Sebagai penghubung jagat sekala dan niskala, candi-candi itu juga dilengkapi undak-undakan. Selain berfungsi praktis, di sini tangga juga berperan sebagai simbol. Ia merupakan jalan menuju langit. Seperti judul lagu Led Zeppelin, Stairway to Heaven. Dalam Kitab Kejadian, bukankah dikisahkan Yakub juga melihat tangga menjulang ke langit dalam mimpinya?

Candi-candi di Lawu, layaknya piramida-piramida lain di dunia, terbuat dari batu. Soal mengapa para leluhur menggunakan batu sebagai bahan konstruksi tak perlu ditanyakan lagi. Ia mudah diperoleh dan tahan lama. Lagipula, pada masa itu belum ada semen atau sejenisnya. Namun, seperti tangga, rupanya, batu tak hanya material fisik, tapi juga simbolik.

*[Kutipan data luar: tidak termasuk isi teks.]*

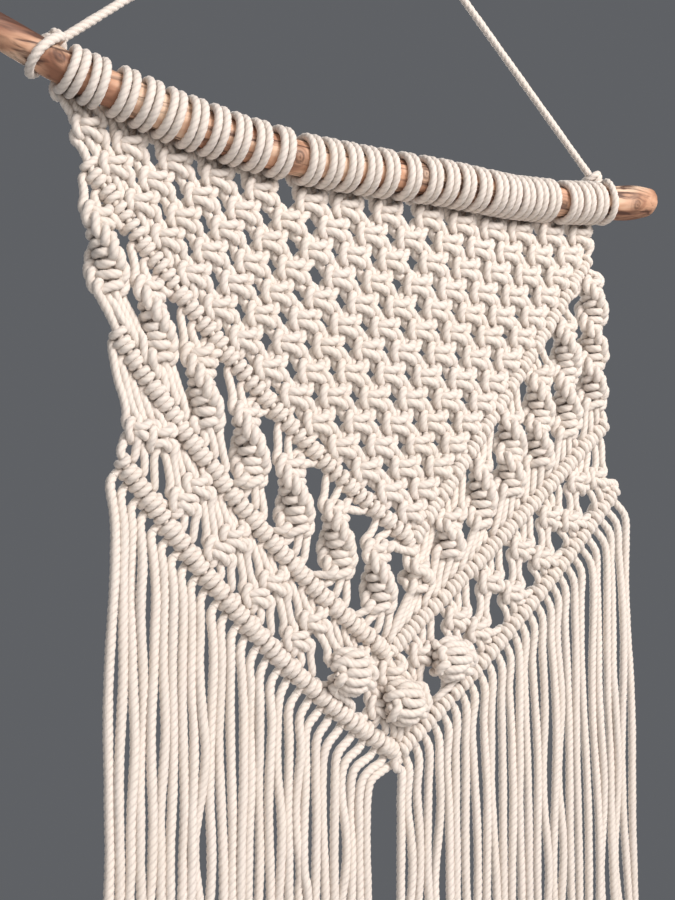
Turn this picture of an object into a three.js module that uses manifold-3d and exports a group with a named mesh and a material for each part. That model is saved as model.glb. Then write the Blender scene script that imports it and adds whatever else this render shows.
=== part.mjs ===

Dalam Man and His Symbols, Jung mencatat bahwa manusia telah tertarik pada batu sedari dulu. “Manusia telah mengumpulkan batu sejak awal mula waktu dan rupanya menganggap batu-batu tertentu mengandung daya hidup misterius,” tulis dia.

Begitulah batu-batu suci nan sakti tersebar di berbagai tradisi. Ia muncul dalam bermacam kisah, dari mitologi hingga film Marvel. Akan tetapi, apa bagusnya sebuah batu?

Batu merupakan simbol keabadian. Sifat alami batu yang konstan dan abadi, bersemayam di dalam alam pikir anak Adam. Menariknya, menurut Jung, keabadian batu juga tercermin pada gunung—bukankah gunung merupakan gundukan batu? Wajar jika para penguasa kerajaan Hindu-Buddha diarcakan pada sebongkah batu atau dibuatkan candi sebagai tempat pendarmaan. Begitulah cara menjadikan mereka abadi.

Piramida-piramida Lawu tak ada hubungannya dengan kuil-kuil kuno di Amerika Latin meskipun arsitekturnya sama. Saya yakin itu. Konyol jika seseorang percaya bahwa Candi Sukuh merupakan peninggalan Suku Maya.

Meski begitu, situs-situs itu menampakkan sebuah pola universal. Alam bawah sadar menuntun para leluhur menyusun batu-batu dalam geometri serupa sebagai sarana penghubung dengan dewata.

Para pembuat candi di Lawu dan suku-suku kuno Amerika Latin memang terpisah ribuan kilometer. Akan tetapi, mereka terpaut dalam seutas ketidaksadaran kolektif. Sebuah pola bersama yang diwariskan nenek moyang.